The Parental Request. It would be complete madness to set up systems of testing and setting and then move students at the whim of parents who call in. However, this is exactly what’s happened at some of the schools I’ve worked in. Common parental complaints are that their child isn’t being stretched enough and needs harder work (particularly when different classes are being entered for different exams), or that they haven’t had enough chance to prove their abilities, or that they are unhappy with the class they are in. The most odious complaint of all is the “Personality Clash”. This is where a badly behaved student finds they keep getting punished for their disruptive behaviour (because the teacher is good at managing their classroom, or because others in the class are well behaved and won’t join in with the disruption). The parent intervenes to declare that if their child is getting into trouble then it must be because they don’t get on with the teacher. They demand that their child be moved to a class where they are more likely to get away with poor behaviour. Incredibly they frequently get away with this, often complaining to members of senior management if heads of department are uncooperative.

The Excuses. Department managers are often reluctant to reset students. Usually this is sheer laziness, although sometimes it’s down to a desire to avoid having to teach students who are used to a less experienced teacher. As a result they develop a range of excuses for not resetting students such as:

  • It’s too early in the year to reset.
  • It’s too late in the year to reset.
  • It’s not long since the last time we reset.
  • They’ve got a test coming up soon.
  • It’s now so long since their last test it’s not worth using it to set.
  • The person in charge of setting is ill/pregnant/dead.
  • There’s no point changing sets now it’s near their end of year exams or SATS.
  • There’s no point changing sets now they’ve done their end of year exams or SATS.
  • If we’ve gone this long without resetting then we might as well continue without resetting.

At Woodrow Wilson School, legend had it that there was one particular cohort who were set for maths at the start of year 7 and remained in the same classes until the end of year 11. While I was at the school I found myself doing informal swaps with other teachers. This was more likely to get students into an appropriate class than going through the official channels, even in those extreme cases where children had been put in a particular class due to blatant errors. Another approach I’ve seen teachers use to get classes reset is to cry until the Head of Department gives in.

The Cheats. In schools where teachers are judged heavily by their classes’ results they become keen to keep hold of the most able students in their classes and become equally keen to lose the least able. Dishonesty becomes the best policy. Teachers fake test results, invent reasons why certain students shouldn’t be moved, or if they are in charge of setting, move students with no reason or explanation and hope nobody notices (a particularly popular option if the class below is taken by a supply teacher). At Stafford Grove School it took me a term and a half to move a boy who was at least two sets too high, because the set below was taken by Mertha, the struggling head of department who was fighting to avoid losing any of her more able students. At Woodrow Wilson School one member of staff with responsibility for setting managed to arrange to have no badly behaved students in her set at all while filling up parallel sets with the lunatic element.
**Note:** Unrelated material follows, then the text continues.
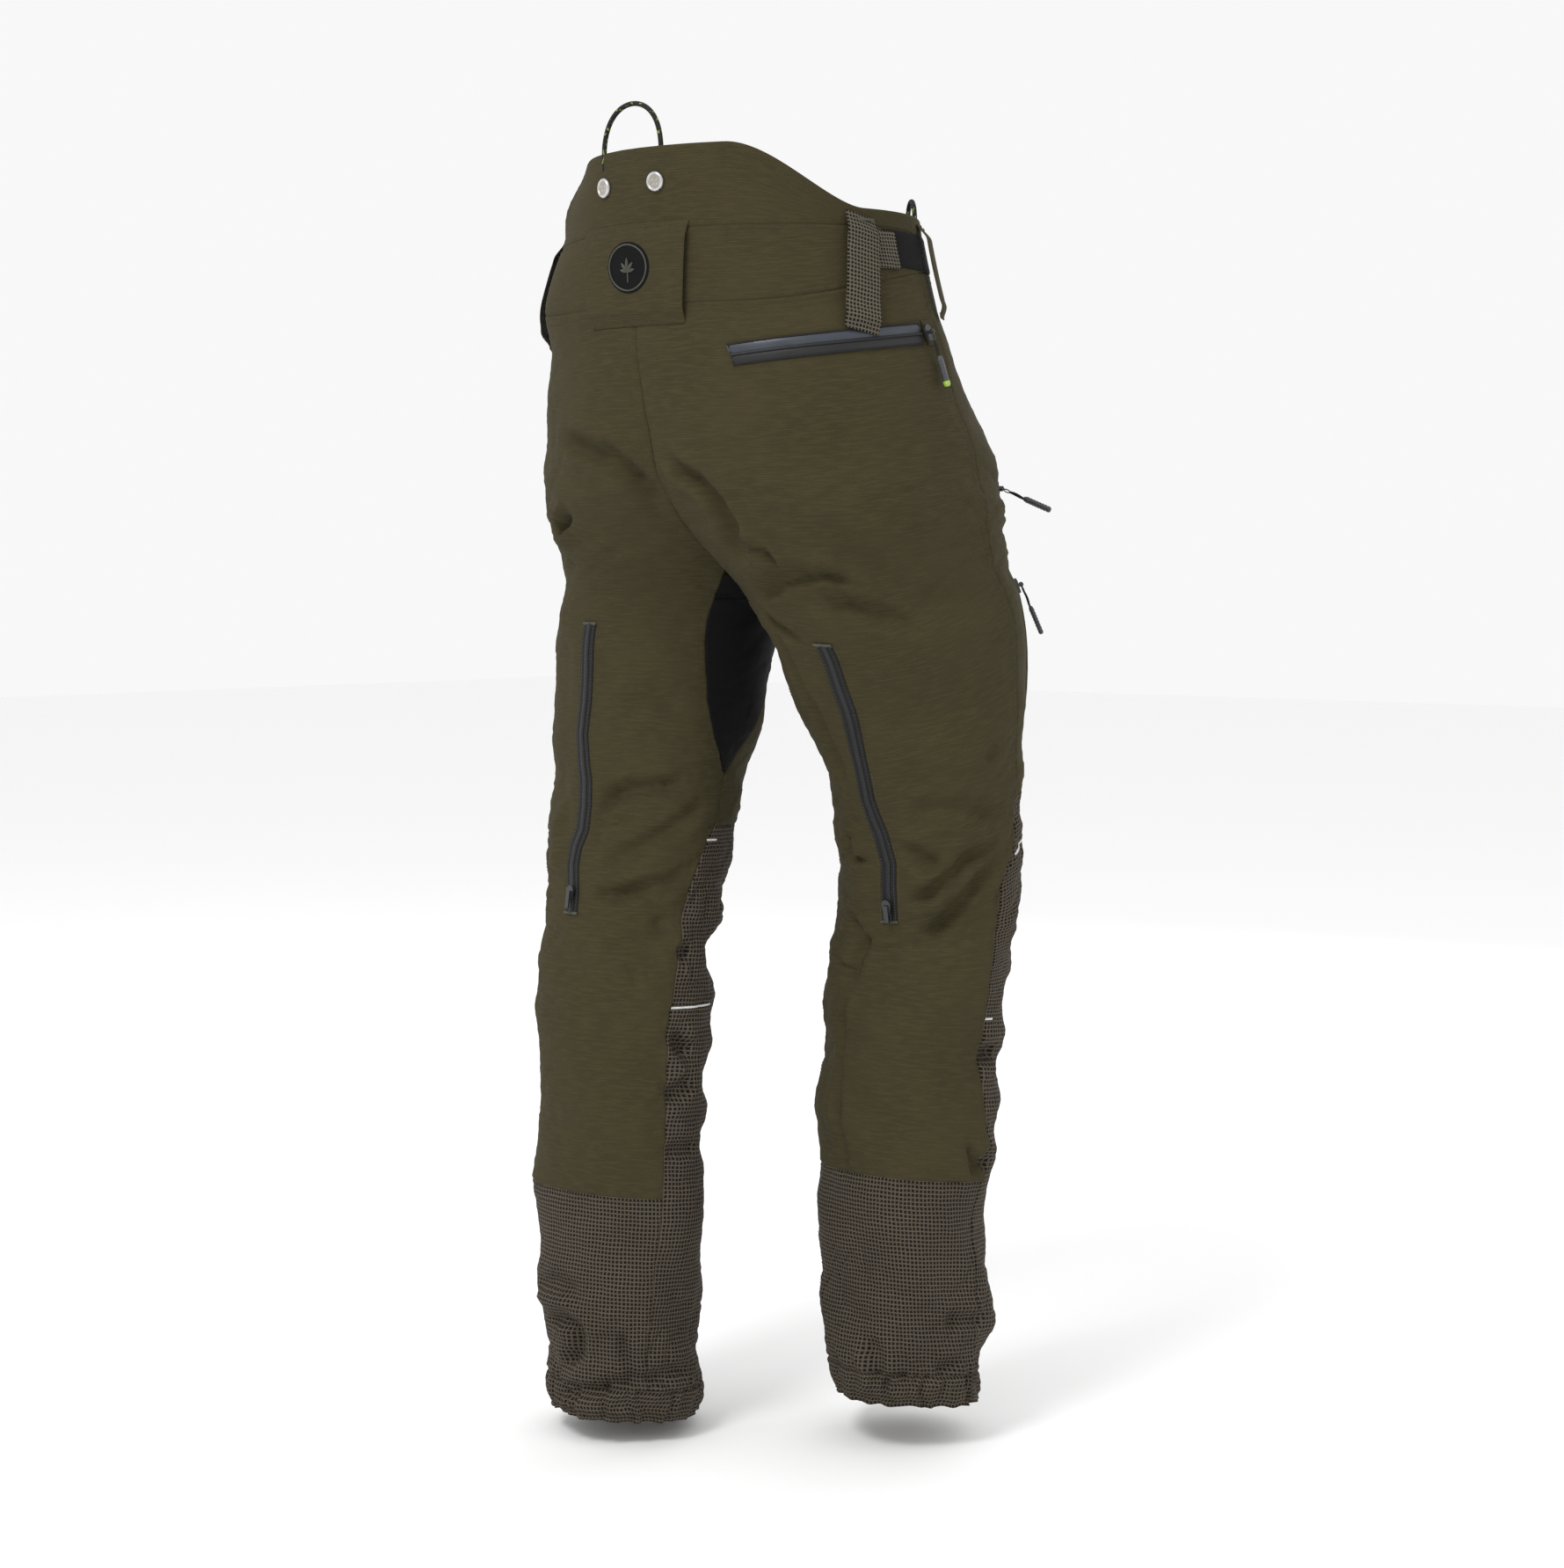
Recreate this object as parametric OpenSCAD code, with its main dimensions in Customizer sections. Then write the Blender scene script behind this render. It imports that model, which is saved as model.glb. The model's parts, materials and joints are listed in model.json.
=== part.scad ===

The Cock-Up. Even where there is no dishonesty or laziness to wreck the setting there are always stupid mistakes. The most common are:

  • Children who have left the school remain on the set lists.
  • Students who have missed a test are counted as scoring 0 and are moved down.
  • Scores are muddled up due to misuse of sorting on Excel.
  • New students never appear on the class lists.
  • School registers for the sets never match the class lists the department has worked out.

The Time-Tabling Disaster. School time-tables are incredibly complex involving thousands of students, hundreds of rooms and staff and literally millions of possible permutations and combinations. Consequently they are usually put together by people with at most basic secretarial skills and a Grade C GCSE in maths. As a result setting can’t take place across whole year groups but instead is restricted to different bands and streams of the year group. Often these streams are so small that sets still contain a wide range of ability. Sometimes, particularly for year 7, it becomes impossible to set at all. Efforts to set across the entire year by streaming across two subjects (like Maths and English) are often doomed by interference from other departments (particularly SEN) and new students to the school being placed in the wrong streams.

I wish this list was just a few isolated examples of incompetence. However this level of ineptitude has been pretty much standard in every school I have ever taught in. The terrifying part is that it is used as an excuse not to set classes at all, in effect saying “there’s no point trying to do things well, we’re too stupid to get it right”. Perhaps should be adopted by Senior Management Teams as a motto.